##### Data rows #####

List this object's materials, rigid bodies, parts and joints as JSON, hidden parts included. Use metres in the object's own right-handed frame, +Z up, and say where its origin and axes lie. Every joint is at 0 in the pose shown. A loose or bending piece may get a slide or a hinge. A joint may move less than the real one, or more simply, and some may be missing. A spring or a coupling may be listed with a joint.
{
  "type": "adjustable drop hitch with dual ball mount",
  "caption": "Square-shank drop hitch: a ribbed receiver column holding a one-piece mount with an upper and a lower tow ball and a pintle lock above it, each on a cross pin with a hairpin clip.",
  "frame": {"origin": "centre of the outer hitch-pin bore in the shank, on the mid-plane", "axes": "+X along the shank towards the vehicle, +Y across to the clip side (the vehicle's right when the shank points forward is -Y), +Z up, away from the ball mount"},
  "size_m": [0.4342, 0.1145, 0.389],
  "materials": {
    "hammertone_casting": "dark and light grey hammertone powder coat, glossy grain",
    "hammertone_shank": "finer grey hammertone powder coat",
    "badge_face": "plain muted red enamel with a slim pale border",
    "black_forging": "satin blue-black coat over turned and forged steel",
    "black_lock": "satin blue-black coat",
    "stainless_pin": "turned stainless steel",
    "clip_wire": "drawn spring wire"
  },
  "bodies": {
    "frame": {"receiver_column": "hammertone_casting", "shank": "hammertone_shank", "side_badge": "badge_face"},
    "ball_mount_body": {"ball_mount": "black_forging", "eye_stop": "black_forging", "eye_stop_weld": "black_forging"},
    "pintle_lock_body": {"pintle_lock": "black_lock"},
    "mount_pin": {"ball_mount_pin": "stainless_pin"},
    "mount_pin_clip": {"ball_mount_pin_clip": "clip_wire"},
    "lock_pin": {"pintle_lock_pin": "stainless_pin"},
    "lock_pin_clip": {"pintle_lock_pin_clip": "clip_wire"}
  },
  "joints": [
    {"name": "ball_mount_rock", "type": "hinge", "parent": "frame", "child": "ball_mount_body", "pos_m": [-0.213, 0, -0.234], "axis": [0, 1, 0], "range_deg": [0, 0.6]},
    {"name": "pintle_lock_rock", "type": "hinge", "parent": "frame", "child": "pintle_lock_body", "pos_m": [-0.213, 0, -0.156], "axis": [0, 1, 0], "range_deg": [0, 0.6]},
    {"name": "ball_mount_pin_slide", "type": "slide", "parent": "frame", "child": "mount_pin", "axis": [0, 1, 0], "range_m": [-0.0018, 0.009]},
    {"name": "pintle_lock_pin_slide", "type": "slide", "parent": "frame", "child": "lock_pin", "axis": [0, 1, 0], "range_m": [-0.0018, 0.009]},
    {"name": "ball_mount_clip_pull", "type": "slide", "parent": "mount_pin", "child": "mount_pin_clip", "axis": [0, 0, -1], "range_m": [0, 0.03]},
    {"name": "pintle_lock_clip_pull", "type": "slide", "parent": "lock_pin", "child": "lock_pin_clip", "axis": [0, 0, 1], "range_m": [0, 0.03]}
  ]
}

#####
##### Data rows #####

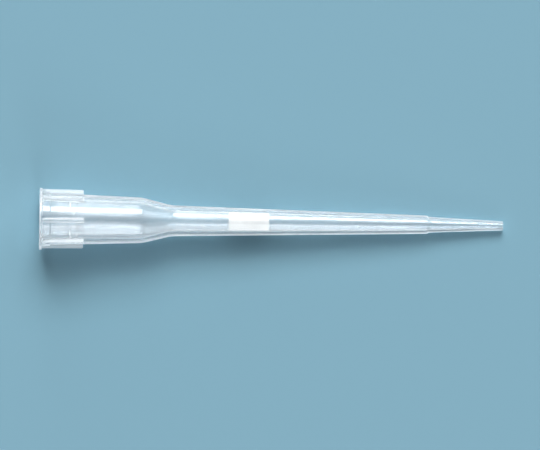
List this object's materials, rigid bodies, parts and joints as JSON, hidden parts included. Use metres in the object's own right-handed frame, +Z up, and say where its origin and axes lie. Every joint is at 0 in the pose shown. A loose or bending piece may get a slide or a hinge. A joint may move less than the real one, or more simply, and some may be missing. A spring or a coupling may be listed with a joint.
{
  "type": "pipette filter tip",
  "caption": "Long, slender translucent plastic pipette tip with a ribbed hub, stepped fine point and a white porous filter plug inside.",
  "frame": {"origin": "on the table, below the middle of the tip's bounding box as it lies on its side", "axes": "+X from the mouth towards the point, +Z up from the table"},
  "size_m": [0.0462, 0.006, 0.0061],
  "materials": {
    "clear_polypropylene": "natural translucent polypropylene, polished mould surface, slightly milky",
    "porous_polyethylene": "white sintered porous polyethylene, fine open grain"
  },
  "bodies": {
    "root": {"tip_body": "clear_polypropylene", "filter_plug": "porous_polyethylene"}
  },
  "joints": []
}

#####

Short exercise >> Work out how many lines above have the string "origin" in them, and give only the number.

Written solution >> 4